5. Young Avengers by Allan Heinberg and Jim Cheung



Okay, maybe I am totally unoriginal. But in my dreamworld, Heinberg would have time to write a monthly series about these characters he and Cheung made up. I loved it when they were on the book, but in other hands the characters haven't been as exciting.

4. Iron Man by James Turner and Nicola Scott

If I can't have Robert Downey Jr play Tony Stark right there in my comic, something else that could get me to buy it would be to have James Turner (Rex Libris, Warlord of Io) write it. Like all my favorite writers, Turner has an insane imagination and unrestrained abandon about letting it spill out of his head and onto the page. And he's hilarious. I'm not saying that it hasn't been this way lately, because I haven't read Iron Man in years, but in general the character needs some craziness. It should be a scifi/superspy comic and I'd love to see Nicola Scott ground something like that in reality.

3. Thor by Neil Gaiman and George O'Connor



I went back and forth about whether I'd prefer to have George O'Connor (Olympians) write and draw this one by himself. He's certainly got the ability to tell fun stories about mythological characters.

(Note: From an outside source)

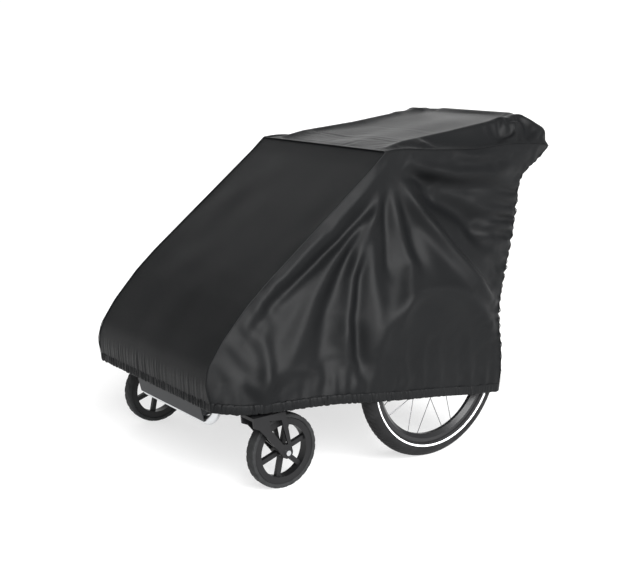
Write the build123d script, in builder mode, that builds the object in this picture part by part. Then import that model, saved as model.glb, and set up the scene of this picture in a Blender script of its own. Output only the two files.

But the more I thought about it, the more I realized how amazing it would be to see Gaiman make Asgard as huge and epic as the Dreaming.

2. Captain America by Brian Clevinger and Scott Wegener

If there's something else Clevinger appears to like as much as superscience, it's WWII history. Not only could he tell some fantastic flashback stories to Cap's adventures in those days, he's also a guy who - like Brubaker - can let that time period continue informing the personality and choices of the modern Captain America. And why not let Clevinger's Atomic Robo cohort, Scott Wegener be in charge of bringing it to life?

1. The Avengers by Paul Tobin and Cliff Chiang



Paul Tobin's already been writing the best Avengers comic around for the Marvel Adventures line, so he should get his shot at the main book with one of the best superhero artists working today.